İşte İlhan Cavcav’ın açıklamaları:
“Antalyaspor’un yönetim kurulunda bulunan benim de çok saygı duyduğum bir arkadaşım, Antalyaspor son maçımızdı, Mesut Bakkal antrenördü. Son maç olması nedeniyle Bakkal antrernörlüğü bıraktı. Bu arada hem Rizespor, hem Gaziantepspor hem de Denizlispor, üçü de kritik durumdalardı. Bu üç kulüp başkanı bilhassa Gaziantepspor başkanı İbrahim Kızıl bana telefon ederek antrenörün işi bırakmaması gerektiğini ifade etti. Bakkal’ın, kesinlikle ben görev yapmayacağım demesi üzerine Kızıl, ben gönderirim bunu (Mesut Bakkal) dedi. Ben de “Sen gönderebiliyorsan takımın başında gitsin” dedim. Fakat gitmedi. Hiçbir sebep de söylemedi. Bunun üzerine bütün teknik adamlar da istifa etti. Yardımcı antrenör olarak Mustafa Kaplan diye bir hocamız takımın başındaydı ve bir de menajerimiz Cem Onuk takımın başında yer aldı. Bana ismi lazım değil bir arkadaşım bir rakam telafuz etti. Ben de para ve paranın miktarının önemli olmadığını, spor hayatımda böyle bir alışveriş yapmadığımı, bunu herkes bilir, bir defa daha vurguladım.”
“TEKLİF 400 BİN DOLARDI”
“Böyle bir parayı kabul etmeyeceğimi söyledim. Antrenör de yokken, takımda bir moralsizlik vardı. Maç primi 75 bin liraydı brüt olarak. Sporcu arkadaşlarımı topladım ve durumu izah ettim. Kaybetmemiz durumunda hem Rizespor hem de Gaziantepspor hem de Denizlispor tarafından “Gençlerbirliği maçı sattı” ibaresi işleneceğini bunun da hem Gençlerbirliği hem de benim spor kariyerime leke düşüreceğini, ancak futbolda yenmenin de yenilmenin de olduğunu, mutlak bir şey olmadığını, fakat ben futbolcuların bu maçı şerefi haysiyeti için oynaması gerektiğini, primleri de arttırmadığımı çünkü prim için değil şeref için sahada olacağımızı ifade ettim. Futbolcularımız da gitti ve aslanlar gibi mücadele ederek maçı 3-0 kazanıp üzerimizden şaibeyi atmamızı sağladı. 400 bin dolar para almadığımız için ve böyle bir sonuca ulaştığımız için bundan her zaman onur duydum.”
BU FUTBOLCULAR KİM?
“Biri Zladko diğeri de Halil İbrahim, meşhur Halil İbrahim.
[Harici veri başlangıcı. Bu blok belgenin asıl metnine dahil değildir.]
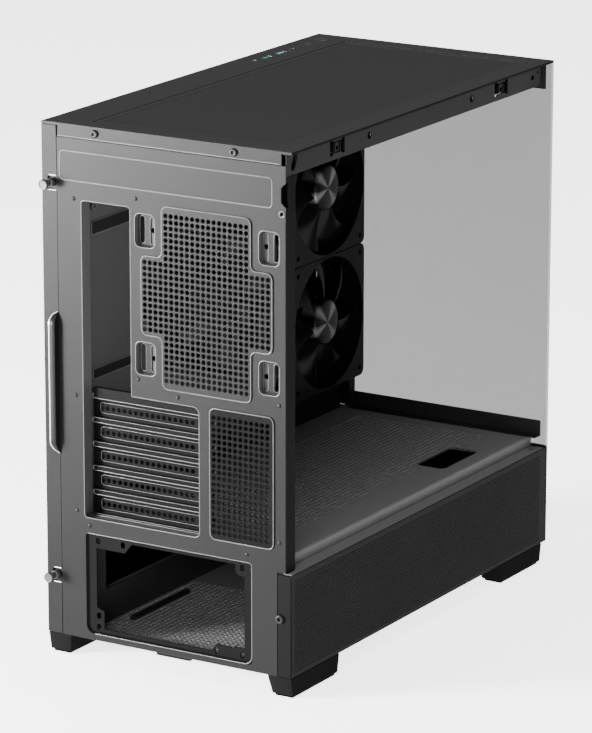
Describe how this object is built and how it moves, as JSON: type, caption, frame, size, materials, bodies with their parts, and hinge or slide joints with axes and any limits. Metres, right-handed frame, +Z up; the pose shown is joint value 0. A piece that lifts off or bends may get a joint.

Maalesef öyle bir enteresan bir durum oldu. Nenim futbol hayatım 33’üncü seneye giriyor. Ben, futbola ihanet edenlerin sonunun acı olduğunu yaşarken görüyoruz. Nitekim bugün işittiğime göre ki üzülüyorum Halil İbrahim gibi bir futbolcunun, Türk futboluna büyük emeği geçen birinin ekmeğe muhtaç durumda olduğunıu üzülürek işitiyorum. 85-86 yılında Bursaspor’dan 50 milyar lirayı almadım, bunlar, 15 milyon liraya bu iki futbolcu maçımızı satarak Bursaspor ile Ankara’da bir beraberlik alarak Bursaspor’u ligde bırakmışlar. Bunlar da bizim elimizde olmayan olaylar. Fakat hayatta hiçbir şey gizli kalmıyor. Önemli olan bugün bu gibi hadiselerin su yüzüne çıkmasında ben zarar değil yarar görüyorum. Çünkü bunlardan ibret alıp ülkemizde de futbolun dünyada olduğu gibi daha temiz oynanamasını sağlamak ancak bu şekilde olur. Bu ancak bu olayların ortaya çıkmasıyla olur. Bunlar gizi kapılar adrdından örtülüp giderse üzülerek ifade edeyim, bu olaylar da aynen devam eder.”
FUTBOLCULARI NEDEN GEÇ KOVDU?
O oyuncuları yollamamızın sebebi şöyle gerçekleşti. Bursaspor olayında, maçın bitmesine 15 dakika kala takım 2-1 galip. Son 15 dakikada bir gol yedik maç 2-2 oldu. Ondan sonra Bursaspor’un 2-2 ile ligde kalma durumu söz konusu oldu. Biz o ana kadar o maçın 15 milyon karşılığında satıldığını bilemezdik. Ta ki 1 yıl sonra TFF Yönetim Kurulu’na girdiğimizde, Yönetim Kurulu’nda yapılan bir sohbette “50 milyonu almadın ama ben bu işi 15’e halletim” diyen bir kulüp başkanı ifadesiyle olaylar su yüzüne çıktı. Olayların üzerinden zaman geçmişti ama bu futbolcular damgalandı, isimleri belirlendi. Ve ikisi de özellikle Gençlerbirliği’nden dışarıya atılarak diskalifiye edildi.”